Having given bipartisan support for sanctions against Russia in response to the invasion of Ukraine, it is expected that the Albanese government will support the use of thematic sanctions, especially where allies have issued similar measures. This accords with the newly-elected Prime Minister’s signaling of Australia’s ongoing commitment to remaining in-step with its allies at the Quad Meeting in May.
As we reported late last year, if the Government does impose thematic sanction programs, sanction compliance risk for Australian businesses will become more disperse. Companies should keep their compliance risk policies and procedures updated and seek guidance on how the application of law might affect their business.

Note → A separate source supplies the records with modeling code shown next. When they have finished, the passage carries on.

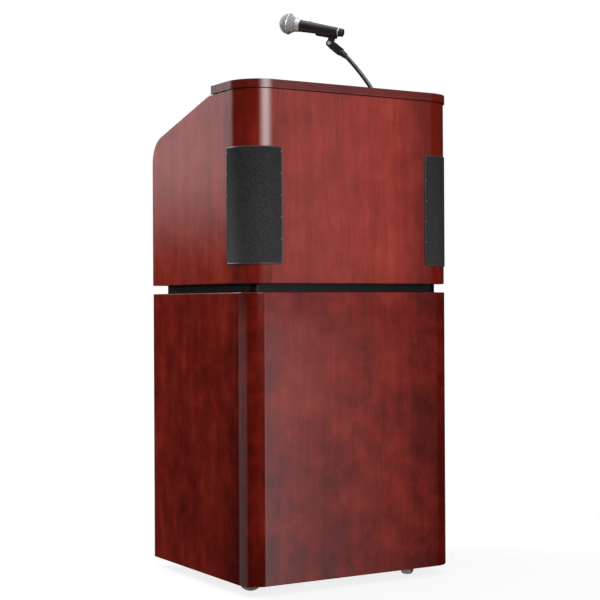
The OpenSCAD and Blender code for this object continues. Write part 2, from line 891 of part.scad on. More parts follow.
module clip_cradle() {
    x0 = cradle_x[0];
    x1 = cradle_x[1];
    span = [pivot[0] - tail_end[0], pivot[1] - tail_end[1]];
    px = span[0] * cos(mic_tilt) + span[1] * sin(mic_tilt);
    pz = span[1] * cos(mic_tilt) - span[0] * sin(mic_tilt);
    color(black) on_mic() difference() {
        union() {
            mic_bar(x0, x1, mic_r(x0) + cradle_wall, mic_r(x1) + cradle_wall);
            translate([x0, -5, -mic_r(x1) - cradle_wall - 1.5])
                cube([x1 - x0, 10, mic_r(x1)]);
            translate([px - lug_r, -lug_half, pz]) cube([2 * lug_r, 2 * lug_half, -pz - 10]);
            translate([px, 0, pz]) rotate([90, 0, 0])
                cylinder(h = 2 * lug_half, r = lug_r, center = true);
        }
        mic_bar(0, 2 * x1, mic_r(0) + cradle_play, mic_r(2 * x1) + cradle_play);
        translate([x0 - 1, -30, 4]) cube([x1, 60, 40]);
        translate([x0 + 22, -30, -3]) cube([x1, 60, 40]);
        translate([px, 0, pz]) rotate([90, 0, 0])
            cylinder(h = 60, r = bolt_r + running, center = true);
    }
}

// ---------- microphone ----------

module mic_body() {
    color(black) on_mic() difference() {
        union() {
            mic_bar(body_x[0], body_x[1], body_r[0], body_r[1]);
            mic_bar(body_x[1], collar_x1, stub_r + 4, stub_r + 4);
            mic_bar(collar_x1, head_x, stub_r, stub_r);
        }
        translate([switch_slot[0], -switch_half - 0.4, switch_floor])
            cube([switch_slot[1] - switch_slot[0], 2 * switch_half + 0.8, 10]);
    }
}

// Half outline of the head: a quarter disc in front and a cone behind
module head_outline(r, rim, back) {
    intersection() {
        circle(r, $fn = 96);
        square([r, r]);
    }
    polygon([[0, -back], [rim, -back], [r, 0], [0, 1]]);
}

// Wire ball and its basket in one skin, open towards the collar
module mic_head() {
    back = head_x - collar_x1;
    rim = collar_r[1] - 1;
    color(charcoal) on_mic() translate([head_x, 0, 0]) rotate([0, 90, 0]) rotate_extrude()
        difference() {
            head_outline(head_r, rim, back);
            head_outline(head_r - basket_t, rim - basket_t, back + 1);
        }
}

module mic_rings() {
    color(silver) on_mic() {
        translate([head_x - band_w / 2, 0, 0]) rotate([0, 90, 0]) rotate_extrude()
            translate([head_r, 0]) square([band_t, band_w]);
        difference() {
            mic_bar(body_x[1], collar_x1, collar_r[0], collar_r[1]);
            mic_bar(body_x[1] - 1, collar_x1 + 1, stub_r + 4, stub_r + 4);
        }
        difference() {
            mic_bar(ring_x[0], ring_x[1], ring_r, ring_r);
            mic_bar(ring_x[0] - 1, ring_x[1] + 1, stub_r, stub_r);
        }
    }
}

module mic_switch() {
    mid = (switch_slot[0] + switch_slot[1]) / 2;
    color(silver) on_mic() {
        translate([mid - 3 - switch_l / 2, -switch_half, switch_floor + 0.3])
            cube([switch_l, 2 * switch_half, 3.6]);
        translate([mid - 4.5, -switch_half, switch_floor + 3.8])
            cube([3, 2 * switch_half, 1.6]);
    }
}

module mic_tail() {
    color(black) on_mic() difference() {
        union() {
            mic_bar(0, 1.5, 8.6, 10);
            mic_bar(1.5, ring_x[0], 10, 10.4);
            mic_bar(ring_x[0], body_x[0], stub_r, stub_r);
        }
        for (turn = [0 : 15 : 345])
            rotate([turn, 0, 0]) translate([2.5, 0, 10.6]) rotate([0, 90, 0])
                cylinder(h = 6.5, r = 0.7, $fn = 16);
    }
}

base_shell();
base_top_panel();
base_bottom_panel();
base_shelf();
shelf_pins();
base_cleats();
riser_plinth();
locating_dowels();
caster_plates();
caster_screws();
caster_fork(0);  // caster_fork_fl
caster_fork(1);  // caster_fork_fr
caster_fork(2);  // caster_fork_rl
caster_fork(3);  // caster_fork_rr
caster_axle(0);  // caster_axle_fl
caster_axle(1);  // caster_axle_fr
caster_axle(2);  // caster_axle_rl
caster_axle(3);  // caster_axle_rr
caster_wheel(0);  // caster_wheel_fl
caster_wheel(1);  // caster_wheel_fr
caster_wheel(2);  // caster_wheel_rl
caster_wheel(3);  // caster_wheel_rr
brake_pedal(2);  // brake_pedal_rl
brake_pedal(3);  // brake_pedal_rr
upper_shell();
top_cap();
reading_desk();
book_stop();
upper_bottom_panel();
amp_shelf();
upper_cleats();
speaker_baffles();
speaker_baskets();
speaker_cones();
speaker_magnets();
grille_left();
grille_right();
grille_screws();
amp_chassis();
amp_board();
amp_faceplate();
knob(knob_xs[0]);  // knob_mic
knob(knob_xs[1]);  // knob_aux
knob(knob_xs[2]);  // knob_bass
knob(knob_xs[3]);  // knob_treble
power_switch();
input_jacks();
power_inlet();
neck_flange();
neck_lower();
neck_middle();
neck_upper();
clip_yoke();
clip_cradle();
clip_bolt();
mic_body();
mic_head();
mic_rings();
mic_switch();
mic_tail();
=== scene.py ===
"""Looks of the two-piece standing lectern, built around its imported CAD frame, in metres."""

import json
import math

import bmesh
import bpy
from mathutils import Matrix, Vector

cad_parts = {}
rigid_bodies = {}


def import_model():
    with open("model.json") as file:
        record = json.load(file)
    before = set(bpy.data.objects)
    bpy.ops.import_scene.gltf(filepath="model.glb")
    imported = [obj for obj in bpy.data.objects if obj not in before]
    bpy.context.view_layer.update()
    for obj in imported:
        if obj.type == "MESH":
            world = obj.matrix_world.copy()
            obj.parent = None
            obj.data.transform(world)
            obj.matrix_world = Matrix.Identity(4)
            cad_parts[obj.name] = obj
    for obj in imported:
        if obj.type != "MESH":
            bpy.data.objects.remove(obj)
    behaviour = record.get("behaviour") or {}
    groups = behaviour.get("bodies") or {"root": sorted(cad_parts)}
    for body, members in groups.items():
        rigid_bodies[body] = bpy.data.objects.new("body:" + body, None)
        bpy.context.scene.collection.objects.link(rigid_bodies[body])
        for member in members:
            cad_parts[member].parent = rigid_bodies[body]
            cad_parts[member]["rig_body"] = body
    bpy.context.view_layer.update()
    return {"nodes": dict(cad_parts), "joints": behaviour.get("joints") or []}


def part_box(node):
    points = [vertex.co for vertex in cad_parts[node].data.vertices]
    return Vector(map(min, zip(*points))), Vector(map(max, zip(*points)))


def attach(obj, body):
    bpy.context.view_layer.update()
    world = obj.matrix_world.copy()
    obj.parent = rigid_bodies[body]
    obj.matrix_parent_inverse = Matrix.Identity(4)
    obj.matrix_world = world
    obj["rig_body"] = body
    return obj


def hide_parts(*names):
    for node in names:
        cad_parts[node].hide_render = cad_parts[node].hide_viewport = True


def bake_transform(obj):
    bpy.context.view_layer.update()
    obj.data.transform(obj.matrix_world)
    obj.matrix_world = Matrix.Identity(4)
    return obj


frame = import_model()
JOINTS = {joint["name"]: joint for joint in frame["joints"]}

# ---------- sizes that the CAD boxes don't give, in metres ----------

BOARD = 0.018
BASE_CORNER = 0.048
TOP_CORNER = 0.075
CAP_OVER = 0.0035
RISER_CORNER = 0.023
REAR_ROUND = 0.066
DESK_SLOPE = math.radians(15.3)
DESK_START = -0.008
DESK_END = 0.280
DESK_RECESS = 0.015
DESK_THICK = 0.015
SLOPE_START_Y = -0.070
STOP_THICK = 0.014
STOP_HEIGHT = 0.036
STOP_RISE = 0.011
WOOD_EDGE = 0.0020
REAR_EDGE = 0.002
PIN_R = 0.0025
PIN_HOLE_Y = (-0.150, 0.180)
PIN_HOLE_PITCH = 0.032
PIN_HOLE_DEPTH = 0.011
PIN_HOLE_STEPS = range(-2, 3)

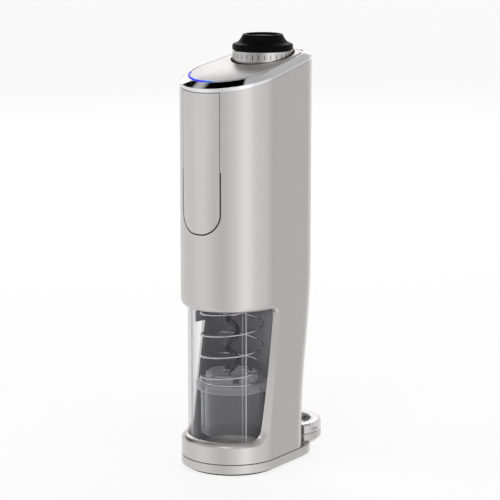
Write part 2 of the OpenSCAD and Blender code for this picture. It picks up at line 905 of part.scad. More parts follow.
module battery_tray() {
    color(dark) difference() {
        intersection() {
            union() {
                box([-cell_x - cell_r, cell_y - cell_r - 0.6, deck_top], [cell_x + cell_r, body_back, deck_top + 2]);
                box([-cell_x - 4, cell_y + cell_r + 0.2, deck_top + 1],
                    [cell_x + 4, cell_y + cell_r + 0.2 + tray_wall, cell_top]);
                box([-1.2, cell_y - cell_r, deck_top + 1], [1.2, cell_y - 5, cell_top]);
            }
            between(deck_top, cell_top, wall + part_gap);
        }
        disc(housing_r + part_gap, deck_top - cut, plate_top + part_gap);
    }
}

module battery_cells() {
    color([0.2, 0.45, 0.6]) for (s = [-1, 1])
        translate([s * cell_x, cell_y, 0]) {
            disc(cell_r, cell_bottom, cell_top - 1);
            disc(3, cell_top - 1 - cut, cell_top);
            disc(5, deck_top + 2, cell_bottom + cut);
        }
}

module upper_deck() {
    color(dark) difference() {
        between(upper_deck_bottom, upper_deck_top, wall + part_gap);
        box([-big, -big, 0], [big, post_y - 5, big]);
        translate([0, pump_y, 0]) disc(3, upper_deck_bottom - cut, upper_deck_top + cut);
    }
}

module pump_motor() {
    color(steel) translate([0, pump_y, 0]) {
        difference() {
            disc(pump_motor_r, upper_deck_top, pump_motor_top);
            disc(1 + run_fit, pump_motor_top - 6, pump_motor_top + cut);
        }
    }
}

module pump_crank() {
    color(brass) translate([0, pump_y, 0]) {
        disc(1, pump_motor_top - 5, pump_motor_top + 1);
        disc(5, pump_motor_top + 0.6, pump_motor_top + 2.6);
        translate([2.2, 0, 0]) disc(1.6, pump_motor_top + 2, pump_motor_top + 4.6);
    }
}

module pump_body() {
    color(black) translate([0, pump_y, 0]) difference() {
        union() {
            disc(pump_body_r, pump_motor_top, pump_body_top);
            disc(2.4, pump_body_top - cut, boss_bottom + 3);
        }
        disc(pump_body_r - 2, pump_motor_top + 0.5, pump_body_top - 5);
        disc(pump_body_r - 4, pump_body_top - 4, pump_body_top - 1.5);
        disc(3, pump_motor_top - cut, pump_motor_top + 1);
        disc(1.2, pump_body_top - 2, boss_bottom + 4);
        disc(pump_body_r - 4, pump_body_top - 5 - cut, pump_body_top - 4 + cut);
    }
}

module pump_diaphragm() {
    color(black) translate([0, pump_y, 0]) disc(pump_body_r - 2.2, pump_body_top - 6.2, pump_body_top - 5);
}

module port_boss() {
    color(black) translate([0, stopper_y, 0]) difference() {
        union() {
            disc(boss_r, boss_top - 9, boss_top);
            disc(port_bore_r + 2.4, boss_bottom, boss_top - 8);
        }
        disc(port_bore_r, boss_bottom + 3, boss_top + cut);
        disc(2.4, boss_bottom - cut, boss_bottom + 3 + cut);
        ring(port_bore_r + 3.4, port_bore_r + 1.2, boss_top - 1.1, boss_top + cut);
    }
}

module port_gasket() {
    color(dark) translate([0, stopper_y, 0])
        ring(port_bore_r + 3.3, port_bore_r + 1.3, boss_top - 1.1, boss_top + 0.1);
}

// ---------------------------------------------------------------- vacuum stopper

module stopper_core() {
    color(dark) translate([0, stopper_y, 0]) difference() {
        union() {
            disc(core_tube_r, core_flange_bottom - plug_l - 1, core_flange_bottom + cut);
            disc(core_hub_r + 1.6, core_flange_bottom, core_flange_bottom + core_flange_h);
            disc(core_hub_r, core_flange_bottom, ring_top_z);
            disc(recess_r - 1.3, ring_top_z - cut, cap_top - recess_h - 1);
        }
        disc(core_bore_r, boss_bottom, cap_top);
    }
}

module stopper_plug() {
    fins = 3;
    step = plug_l / fins;
    color(dark) translate([0, stopper_y, core_flange_bottom - plug_l]) difference() {
        union() {
            disc(plug_r - 1.6, 0, plug_l);
            for (k = [0:fins - 1])
                translate([0, 0, k * step + 0.5])
                    cylinder(r1 = plug_r - 1.4, r2 = plug_r, h = step * 0.5);
        }
        disc(core_tube_r, -cut, plug_l + cut);
    }
}

module stopper_cap() {
    waist = [cap_top_r + 2.2, cap_flange_h + 0.9];
    color(black) translate([0, stopper_y, cap_bottom]) rotate_extrude() polygon(concat(
        [[core_bore_r, cap_h - recess_h - 1], [recess_r - 1.3, cap_h - recess_h - 1],
            [recess_r - 1.3, 0], [cap_flange_r, 0], [cap_flange_r, cap_flange_h]],
        // concave side from the flange up to the crown
        [for (i = [0:6]) let (t = i / 6)
            (1 - t) * (1 - t) * [cap_flange_r - 0.8, cap_flange_h] + 2 * t * (1 - t) * waist
            + t * t * [cap_top_r + 0.7, cap_h - 1.2]],
        [[cap_top_r, cap_h], [recess_r, cap_h], [recess_r, cap_h - recess_h],
            [core_bore_r, cap_h - recess_h]]
    ));
}

module stopper_valve() {
    top = cap_top - 1;
    color(dark) translate([0, stopper_y, 0]) {
        disc(valve_r, cap_top - recess_h + valve_travel + 0.1, top);
        disc(core_bore_r - 0.3, cap_top - recess_h - 8, cap_top - recess_h + 2);
    }
}

module date_ring() {
    color(steel) translate([0, stopper_y, 0]) difference() {
        ring(date_ring_r, core_hub_r + 0.08, ring_bottom, ring_top_z);
        for (k = [0:date_marks - 1])
            rotate([0, 0, 360 * k / date_marks])
                box([date_ring_r - 0.3, -0.25, ring_bottom + 2.4], [date_ring_r + 1, 0.25, ring_top_z - 1.6]);
    }
}

// ---------------------------------------------------------------- controls and top

module paddle() {
    color(silver) difference() {
        union() {
            difference() {
                intersection() {
                    ring(nose_r, nose_r - wall, paddle_bottom, front_top + 20);
                    towards_front(-nose_r / 2) paddle_face();
                }
                above_slope(-groove_fine);
            }
            // ears for the pin
            for (s = [0, 1]) mirror([s, 0, 0])
                intersection() {
                    box([ear_x[0], -nose_r, pivot_z - 3], [ear_x[1], pivot_y + 2.2, pivot_z + 3]);
                    disc(nose_r - 0.4, pivot_z - 4, pivot_z + 4);
                }
            // bosses that press the switches
            for (z = switch_z)
                intersection() {
                    box([-2, -nose_r, z - 2], [2, board_y - board_h - switch_l - plunger_l - switch_play, z + 2]);
                    disc(nose_r - 0.4, z - 3, z + 3);
                }
        }
        translate([0, pivot_y, pivot_z]) rotate([0, 90, 0])
            cylinder(r = paddle_pin_r + run_fit, h = 2 * paddle_half + 4, center = true);
    }
}

module paddle_pin() {
    color(steel) translate([0, pivot_y, pivot_z]) rotate([0, 90, 0])
        cylinder(r = paddle_pin_r, h = 2 * lug_x[1] - 2, center = true);
}

module control_board() {
    color(green) box([-12.5, board_y - board_h, paddle_bottom + 4], [12.5, board_y, front_top - 3]);
}

module switches() {
    color(black) for (z = switch_z) {
        box([-3, board_y - board_h - switch_l, z - 3], [3, board_y - board_h, z + 3]);
        translate([0, board_y - board_h - switch_l + cut, z]) rotate([90, 0, 0])
            cylinder(r = 1.7, h = plunger_l + cut);
    }
}

module bezel() {
    lip = bezel_h * 0.42;
    color(chrome) difference() {
        union() {
            top_layer(0, lip, 0);
            // wide chamfer from the lip up to the light strip
            hull() {
                top_layer(lip - film, film, 0);
                top_layer(bezel_h - bezel_drop - film, film, bezel_w - bezel_land);
            }
        }
        between(front_top - 20, big * 1.2, bezel_w);
        translate([0, stopper_y, 0]) disc(boss_r + part_gap, front_top, big);
    }
}

module light_strip() {
    color([0.25, 0.45, 0.95]) intersection() {
        difference() {
            top_layer(1.6, bezel_h - 1.6, bezel_w + 0.1);
            between(front_top - 20, big * 1.2, bezel_w + 0.1 + strip_w);
        }
        linear_extrude(height = big)
            polygon([[0, 0], for (i = [-4:4]) 2 * nose_r * [sin(strip_half * i / 4), -cos(strip_half * i / 4)]]);
    }
}

module led_board() {
    color(green) difference() {
        top_layer(0.1, 1.2, bezel_w + 0.2);
        box([-big, -nose_r * 0.35, 0], [big, big, big]);
        between(front_top - 20, big * 1.2, bezel_w + 6);
    }
}

module top_plate() {
    inset = bezel_w + strip_w + 0.2;
    color(silver) difference() {
        union() {
            top_layer(1.5, bezel_h - plate_drop - 1.5, inset);
            // rim that closes the gap beside and behind the light strip
            difference() {
                top_layer(1.6, bezel_h - 2.6, bezel_w + 0.05);
                linear_extrude(height = big)
                    polygon([[0, 0], for (i = [-4:4])
                        2 * nose_r * [sin((strip_half + 1) * i / 4), -cos((strip_half + 1) * i / 4)]]);
                box([-big, -big, 0], [big, -nose_r * 0.4, big]);
            }
        }
        translate([0, stopper_y, 0]) disc(boss_r + part_gap, front_top - 10, big);
    }
}

base_pad();
base_cover();
base_shell();
base_screws();
charge_board();
charge_contacts();
power_jack();
cutter_body();
cutter_pins();
cutter_wheel(0);  // cutter_wheel_1
cutter_wheel(1);  // cutter_wheel_2
cutter_wheel(2);  // cutter_wheel_3
cutter_wheel(3);  // cutter_wheel_4
body_shell();
chassis();
spine_liner();
shell_retainer();
clear_shell();
contact_pads();
charge_leads();
output_bush();
gear_housing();
gear_screws();
motor_plate();
motor_can();
motor_magnets();
battery_tray();
battery_cells();
upper_deck();
pump_motor();
pump_body();
pump_diaphragm();
port_boss();
port_gasket();
control_board();
switches();
paddle_pin();
bezel();
light_strip();
led_board();
top_plate();
neck_spring();
output_spindle();
planet_pins();
worm();
planet(1);  // planet_1
planet(2);  // planet_2
planet(3);  // planet_3
sun_gear();
motor_shaft();
armature();
neck_guide();
paddle();
pump_crank();
stopper_core();
stopper_plug();
stopper_cap();
stopper_valve();
date_ring();
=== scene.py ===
"""An electric wine opener on its charging base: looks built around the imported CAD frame.

Lengths are in millimetres, heights are from the table, and MM turns them into metres.
The origin is on the worm's axis, -Y is the front and +Z is up, as in the CAD model.
"""
import json
import math

import bmesh
import bpy
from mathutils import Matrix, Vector


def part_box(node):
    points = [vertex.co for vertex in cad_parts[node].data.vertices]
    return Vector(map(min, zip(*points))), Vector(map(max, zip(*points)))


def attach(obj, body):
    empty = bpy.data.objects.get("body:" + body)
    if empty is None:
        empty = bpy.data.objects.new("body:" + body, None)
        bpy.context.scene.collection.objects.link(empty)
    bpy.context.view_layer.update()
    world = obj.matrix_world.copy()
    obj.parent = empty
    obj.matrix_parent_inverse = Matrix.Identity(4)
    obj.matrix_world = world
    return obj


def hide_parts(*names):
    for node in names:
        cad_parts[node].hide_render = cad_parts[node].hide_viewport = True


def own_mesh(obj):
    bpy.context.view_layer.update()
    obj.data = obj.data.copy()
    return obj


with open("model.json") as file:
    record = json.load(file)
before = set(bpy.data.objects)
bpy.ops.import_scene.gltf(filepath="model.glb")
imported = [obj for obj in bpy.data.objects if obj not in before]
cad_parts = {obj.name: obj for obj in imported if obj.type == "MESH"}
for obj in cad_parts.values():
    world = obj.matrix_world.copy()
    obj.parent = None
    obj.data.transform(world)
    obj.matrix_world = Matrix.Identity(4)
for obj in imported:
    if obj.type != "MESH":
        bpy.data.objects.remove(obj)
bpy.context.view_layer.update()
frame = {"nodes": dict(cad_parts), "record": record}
MM = 0.001


# ------------------------------------------------------------------ sizes from the frame

def corners(node):
    low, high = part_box(node)
    return low / MM, high / MM


def centre(node):
    low, high = corners(node)
    return (low + high) / 2


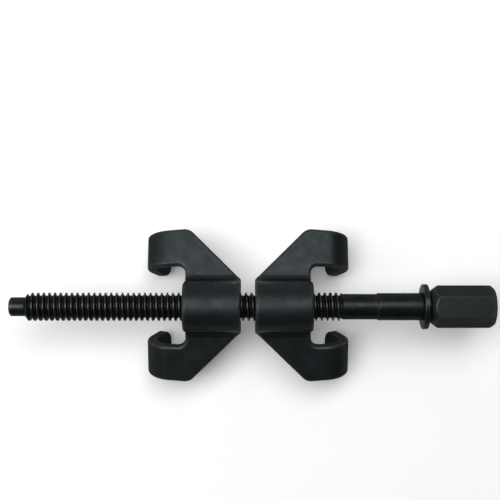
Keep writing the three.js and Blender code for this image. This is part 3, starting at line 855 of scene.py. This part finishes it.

Despite Australia having a relatively active sanctions policy and a corporate criminal sanctions offense that is comparable to the above-mentioned proposed ‘failure to prevent bribery by associates’ offense, there have been low levels of enforcement enforcement in Australia. It is unclear whether enforcement levels will increase under the Albanese government.
Implications for companies
The Albanese government’s agenda embraces a clear theme of increased transparency across public and private sectors.
The potential impact on Australian business will be revealed as the months progress. In the meantime, companies should:
- remain up-to-date with changes to Australia’s anti-bribery and anti-corruption architecture;
- prepare for potentially significant reforms to foreign public and domestic private sector bribery laws; and
- be equipped to review internal policies and procedures to keep pace with domestic developments.
With legislation relating to a NACC expected to be brought before the new Parliament before the end of the year, expect future updates from us as we gain a clearer picture on how Australian companies will be expected to respond.